Yes, depending on what "bad credit" means. Conventional loans require a 620 minimum credit score; FHA loans require 580 (or 500 with 10% down); VA loans typically require 580-620 depending on lender overlays; USDA typically requires 640. Below 580 makes pre-approval significantly harder but not always impossible — specialty FHA programs and non-QM programs can sometimes accommodate credit in the 500-579 range with compensating factors. The honest answer is that the lower your credit, the harder pre-approval is and the worse your pricing — but the only way to find out where you specifically stand is to apply with a lender that handles credit-challenged files.
What if I get pre-approved but my financial situation changes?
Notify your loan officer immediately. Most changes are accommodatable if addressed before closing: a job change in the same field, a bonus or commission income shift, a marriage that adds a co-borrower, an inheritance or asset transfer. Some changes are harder: a career change to self-employment within the past two years complicates income calculation; a missed payment on existing credit can disqualify the loan; opening new credit accounts (especially auto loans or large credit cards) can shift DTI over the cap. The key principle: tell your loan officer before they discover it during the pre-closing credit refresh.
Can I get pre-approved for more than one loan program at the same time?

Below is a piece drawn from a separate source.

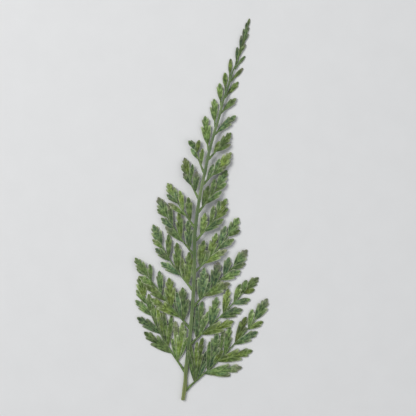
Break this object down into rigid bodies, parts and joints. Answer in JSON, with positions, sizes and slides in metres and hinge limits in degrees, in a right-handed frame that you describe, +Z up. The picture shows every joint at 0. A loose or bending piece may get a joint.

Yes — and many borrowers do. You can be pre-approved simultaneously for conventional, FHA, and VA (if eligible), then decide which program to use based on the specific property and current market conditions. Your loan officer can produce letters for any combination of programs. Multiple-program pre-approval does not require multiple credit pulls — one hard inquiry covers all program qualifications. This is particularly useful if you are looking at properties where one program might be a better fit (FHA for a fixer-upper, VA for a primary residence, conventional for a second home, etc.).